JW: At what point did this “hot time” cool down, and what were the causes of that cool down?

HK: Well, Giles was succeeded by Robert Thomson, who in a way returned somewhat to the old traditions. I remember I was a Senior Fellow at the time and Robert said, with a little smile on his face, “I’ve been asked what my vision of D.O. is,” meaning he was following Giles, so Giles had a vision, and he said, sarcastically, “my vision is that D.O. is a library.” So, he brought the expansive projects in tighter, if he didn’t disband them and returned to a much more sedate time at D.O. And then I sort of passed from the picture after that in the mid-1980s, except for coming back for symposia and the like.

JW: When you became a Senior Fellow, did your perspective of the Junior Fellowships change at all? Did you see it from a different perspective?

HK: Oh, sure. Again, there were controversies. In the old days, in my day as Junior Fellow, a Junior Fellow could expect automatic renewal. So, Kitzinger was quite surprised when I opted not to have second year at D.O. as a Junior Fellow, but to start teaching, whereas Giles favored – I’m not remembering exactly – but he certainly favored one year fellowships and not automatic renewal. So, that was certainly one difference. Ask me the question again. I forgot what you wanted to know.

JW: We were interested in how your perspective of the Junior Fellowship changed once you were in a senior position.
HK: Yeah. Well, we were very worried about standards – standards of applications. We had some bad experiences and so we kept fiddling with the criteria. Especially in those days, a lot of scholars, probably still true, young scholars would apply for D.O. as a place to park themselves while they were waiting to get jobs or trying to get one of the scarce jobs, so we certainly looked askance at young Ph.D.s who were trying to come to D.O. as a postdoc. We were worried that the postdocs, I guess Fellows, they were called “Fellows” without any modification, that they would simply be scholars who used it as a default. We didn’t reject that out of hand, we again – Giles, a very Solomonic man said, “Everyone with a Ph.D. should be free to apply for a fellowship, but we would hold them to the criteria we applied to more advanced scholars.” So, some people did succeed but others did not on the basis of that.

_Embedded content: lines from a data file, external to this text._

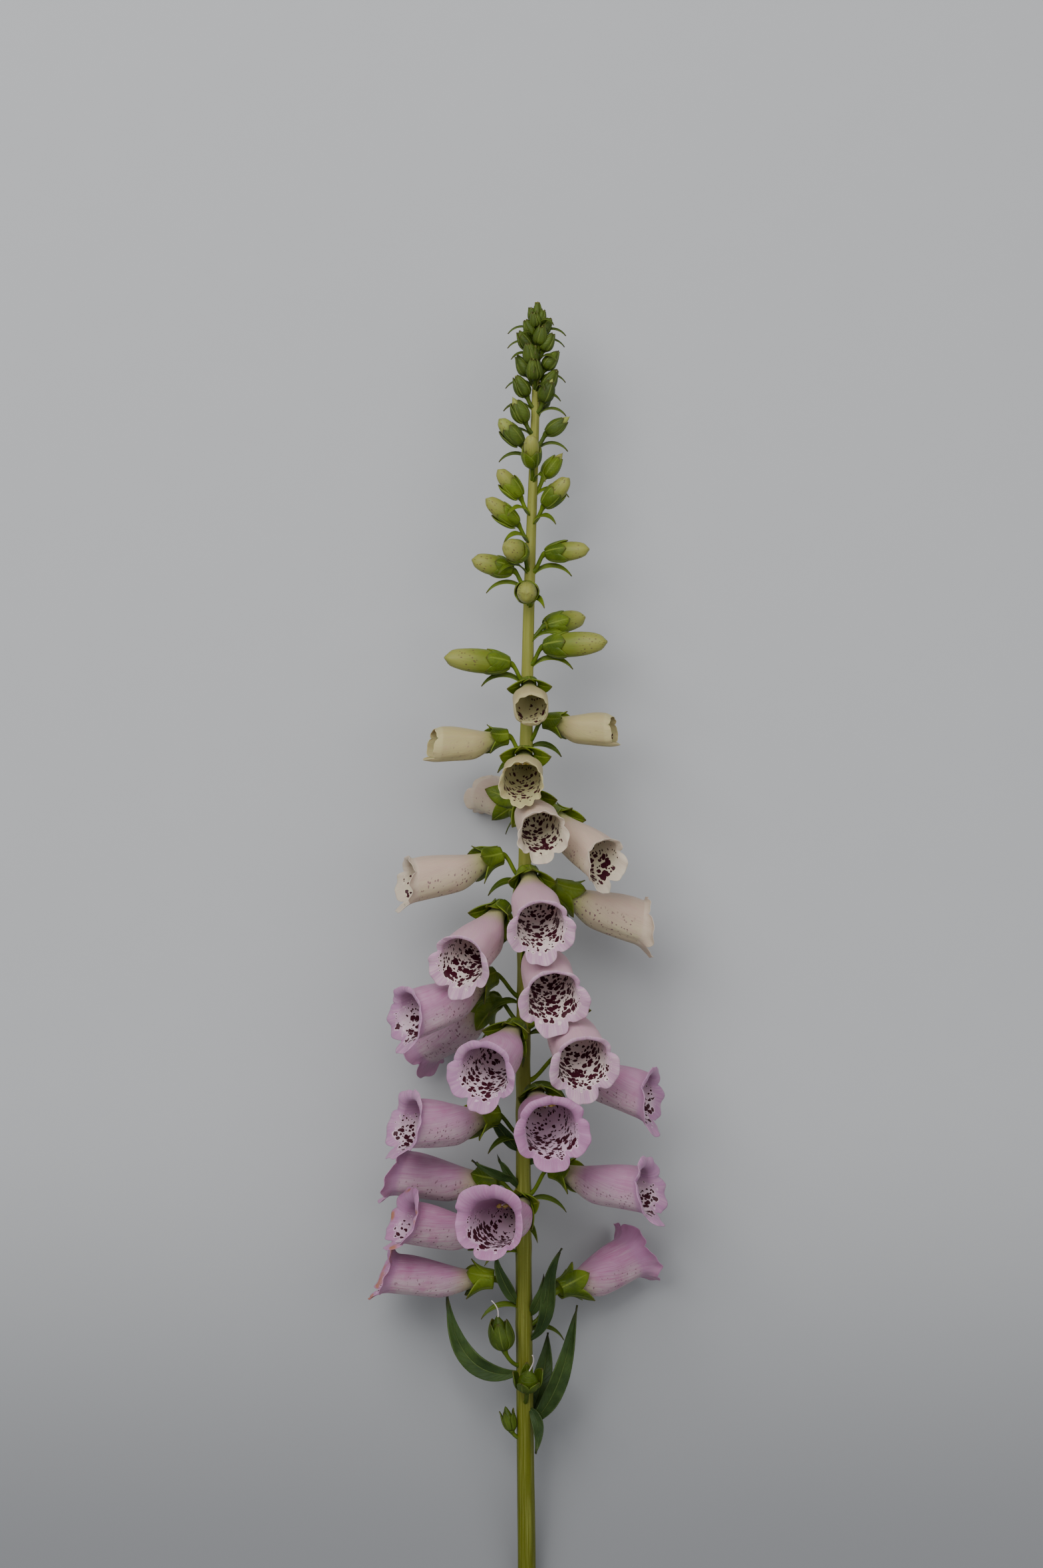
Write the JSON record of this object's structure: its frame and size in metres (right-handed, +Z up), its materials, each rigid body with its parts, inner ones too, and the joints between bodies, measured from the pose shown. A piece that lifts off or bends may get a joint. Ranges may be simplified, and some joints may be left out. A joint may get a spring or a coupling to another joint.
{
  "type": "foxglove flower spike",
  "caption": "Cut foxglove spike lying on a surface: a slender green stem with open spotted pink and cream bells, closed buds towards the tip, seed pods and narrow leaves.",
  "frame": {"origin": "middle of the bounding box in x and y, at its lowest level, which is the surface the spike lies on", "axes": "+Y along the stem from the cut end to the growing tip, +Z up from the surface, +X to the right of someone who looks down with the tip away from them"},
  "size_m": [0.1196, 0.544, 0.0913],
  "materials": {
    "stem_green": "smooth, faintly ribbed, yellow-green",
    "petal_pink": "soft matt petal, pale pink with maroon spots inside",
    "petal_cream": "soft matt petal, cream with maroon spots inside",
    "calyx_green": "matt leaf green",
    "bud_green": "matt, green at the foot to cream at the tip",
    "leaf_green": "matt leaf green, paler veins"
  },
  "bodies": {
    "root": {"stem": "stem_green", "corolla_01": "petal_cream", "calyx_01": "calyx_green", "corolla_02": "petal_cream", "calyx_02": "calyx_green", "corolla_03": "petal_cream", "calyx_03": "calyx_green", "corolla_04": "petal_cream", "calyx_04": "calyx_green", "corolla_05": "petal_pink", "calyx_05": "calyx_green", "corolla_06": "petal_pink", "calyx_06": "calyx_green", "corolla_07": "petal_pink", "calyx_07": "calyx_green", "corolla_08": "petal_pink", "calyx_08": "calyx_green", "corolla_09": "petal_pink", "calyx_09": "calyx_green", "corolla_10": "petal_pink", "calyx_10": "calyx_green", "corolla_11": "petal_pink", "calyx_11": "calyx_green", "corolla_12": "petal_pink", "calyx_12": "calyx_green", "corolla_13": "petal_pink", "calyx_13": "calyx_green", "corolla_14": "petal_pink", "calyx_14": "calyx_green", "corolla_15": "petal_pink", "calyx_15": "calyx_green", "corolla_16": "petal_pink", "calyx_16": "calyx_green", "corolla_17": "petal_pink", "calyx_17": "calyx_green", "corolla_18": "petal_pink", "calyx_18": "calyx_green", "corolla_19": "petal_pink", "calyx_19": "calyx_green", "corolla_20": "petal_pink", "calyx_20": "calyx_green", "corolla_21": "petal_pink", "calyx_21": "calyx_green", "corolla_22": "petal_pink", "calyx_22": "calyx_green", "opening_flower_1": "petal_cream", "opening_flower_2": "petal_cream", "opening_flower_3": "petal_cream", "bud_1": "bud_green", "bud_2": "bud_green", "bud_3": "bud_green", "bud_4": "bud_green", "bud_5": "bud_green", "seed_pod_left": "calyx_green", "seed_pod_front": "calyx_green", "leaf_left": "leaf_green", "leaf_right_low": "leaf_green", "leaf_right_high": "leaf_green", "leaf_right_back": "leaf_green"}
  },
  "joints": []
}
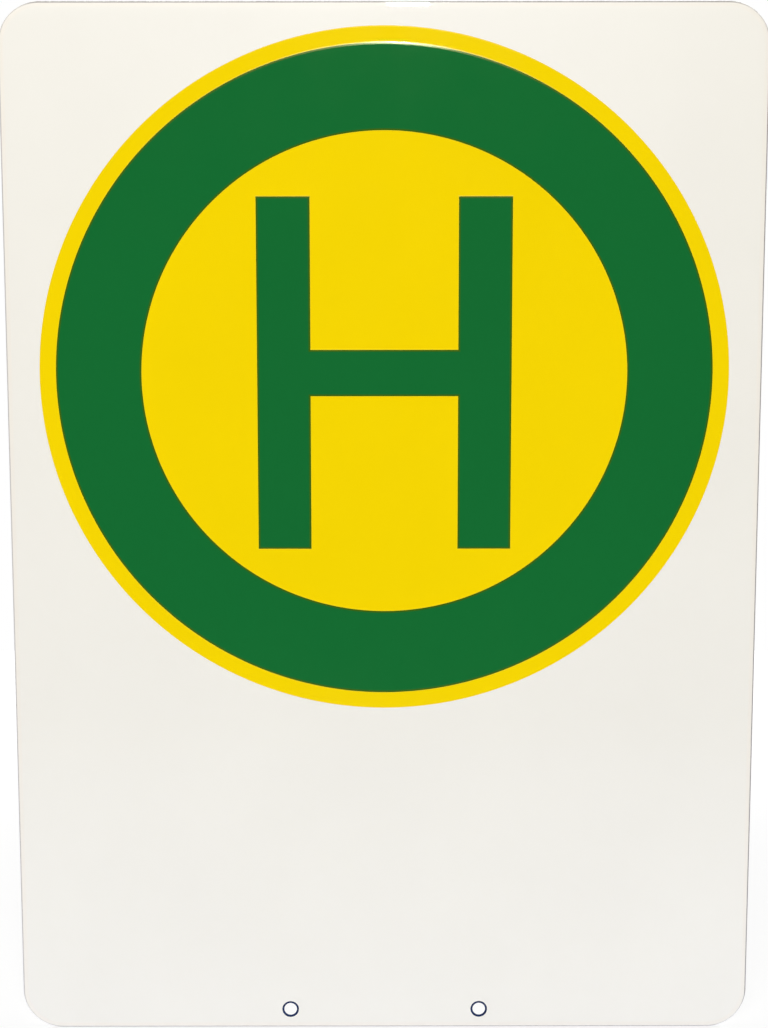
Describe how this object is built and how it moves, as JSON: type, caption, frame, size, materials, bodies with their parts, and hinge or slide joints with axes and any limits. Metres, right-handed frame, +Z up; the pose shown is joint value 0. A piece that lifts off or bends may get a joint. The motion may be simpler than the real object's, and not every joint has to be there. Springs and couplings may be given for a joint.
{
  "type": "bus stop flag",
  "caption": "Flat upright bus stop flag with rounded corners: a green letter H in a green ring on a yellow disc, above a plain white panel with bolt holes at its foot.",
  "frame": {"origin": "midway between the two lower bolt holes, on the plate's back face", "axes": "+Z up along the plate, +X to the right as seen from the front, +Y out of the back, so that the symbol faces -Y"},
  "size_m": [0.46, 0.0033, 0.645],
  "materials": {
    "white_coat": "smooth high-gloss cream-white coat on aluminium sheet",
    "yellow_layer": "gloss traffic-yellow colour layer",
    "green_layer": "gloss traffic-green raised colour layer"
  },
  "bodies": {
    "root": {"sign_plate": "white_coat", "yellow_disc": "yellow_layer", "green_ring": "green_layer", "letter_h": "green_layer"}
  },
  "joints": []
}
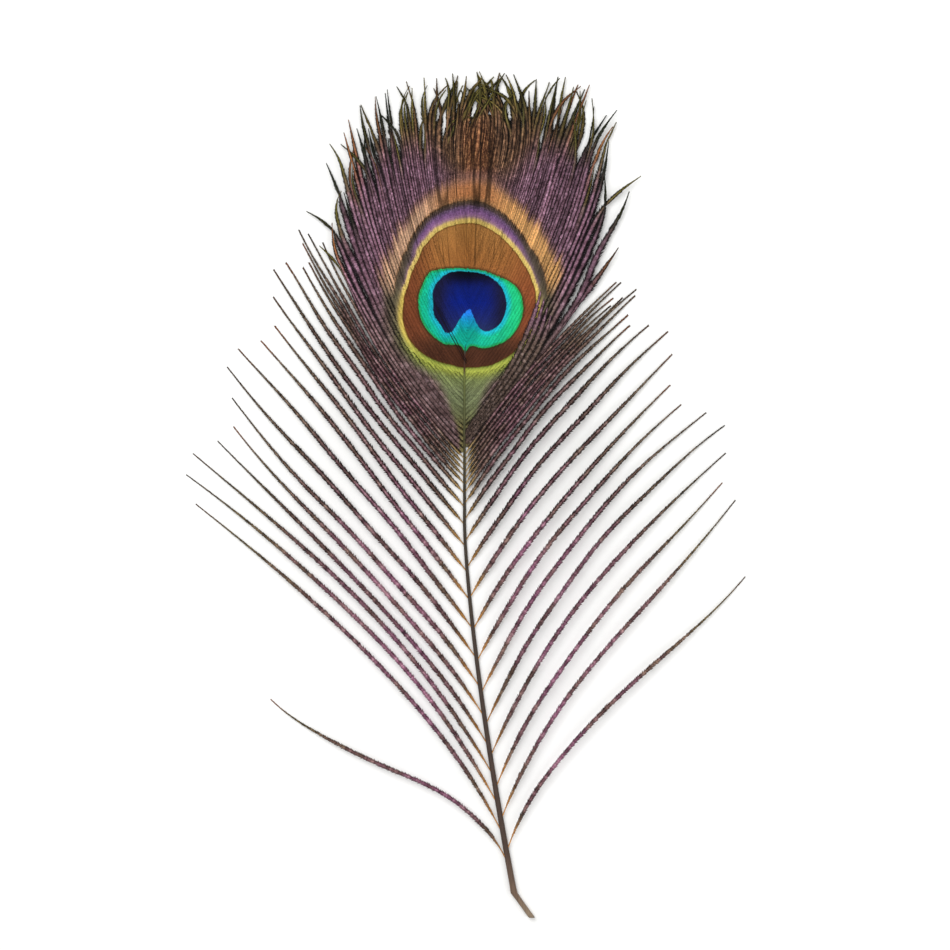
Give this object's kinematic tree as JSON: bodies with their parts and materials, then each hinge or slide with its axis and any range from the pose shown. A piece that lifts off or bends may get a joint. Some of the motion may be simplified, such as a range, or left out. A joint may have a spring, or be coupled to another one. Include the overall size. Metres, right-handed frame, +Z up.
{
  "type": "peacock feather",
  "caption": "Cut peacock train feather lying flat, with a bent quill, a whole eye spot, a fringed crown and loose barbs down both sides of the shaft",
  "frame": {"origin": "middle of the box that holds the whole feather, on the table it lies on", "axes": "+Y from the quill to the crown, +X to the right-hand barbs with the coloured face up, +Z up off the table"},
  "size_m": [0.1846, 0.28, 0.004],
  "materials": {
    "shaft": "dull dark brown horn, paler at the cut end",
    "vane": "close-set iridescent barbs: blue, turquoise, bronze, yellow and violet rings, mauve crown",
    "loose_barb": "iridescent mauve and bronze barbs with orange roots"
  },
  "bodies": {
    "root": {"shaft": "shaft", "left_vane": "vane", "left_barb_01": "loose_barb", "left_barb_02": "loose_barb", "left_barb_03": "loose_barb", "left_barb_04": "loose_barb", "left_barb_05": "loose_barb", "left_barb_06": "loose_barb", "left_barb_07": "loose_barb", "left_barb_08": "loose_barb", "left_barb_09": "loose_barb", "left_barb_10": "loose_barb", "left_barb_11": "loose_barb", "left_barb_12": "loose_barb", "left_barb_13": "loose_barb", "left_barb_14": "loose_barb", "left_barb_15": "loose_barb", "left_barb_16": "loose_barb", "left_barb_17": "loose_barb", "left_barb_18": "loose_barb", "left_barb_19": "loose_barb", "left_barb_20": "loose_barb", "right_vane": "vane", "right_barb_01": "loose_barb", "right_barb_02": "loose_barb", "right_barb_03": "loose_barb", "right_barb_04": "loose_barb", "right_barb_05": "loose_barb", "right_barb_06": "loose_barb", "right_barb_07": "loose_barb", "right_barb_08": "loose_barb", "right_barb_09": "loose_barb", "right_barb_10": "loose_barb", "right_barb_11": "loose_barb", "right_barb_12": "loose_barb", "right_barb_13": "loose_barb", "right_barb_14": "loose_barb", "right_barb_15": "loose_barb", "right_barb_16": "loose_barb", "right_barb_17": "loose_barb", "right_barb_18": "loose_barb", "right_barb_19": "loose_barb", "right_barb_20": "loose_barb"}
  },
  "joints": []
}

JW: Do you remember any specific changes to the selection criteria?

HK: It kept varying. What comes to my mind – yes, of course. There’s one critical one. While I was Senior Fellow, we sacrificed one slot to pay for bringing the candidates in for interviews. This was a direct reaction to a series of problematic cohorts of Junior Fellows. So, we laid eyes on them. We were very concerned that one of them who had applied, of course, in the fall for a fellowship, ended up having a deferred degree at Oxford and that was egg on our face. We decided that if we could actually talk to people, press them, we would make better decisions. I think the judgment was we did. It was worth the price. But we kept evaluating the costs of bringing people in for interviews against the benefits.

JWC: Who do you, in your personal opinion, feel makes the best type of a Junior Fellow? Someone who’s been around the block a little longer or someone who’s sort of green and can use this chance to grow and see what their scholarly interests are?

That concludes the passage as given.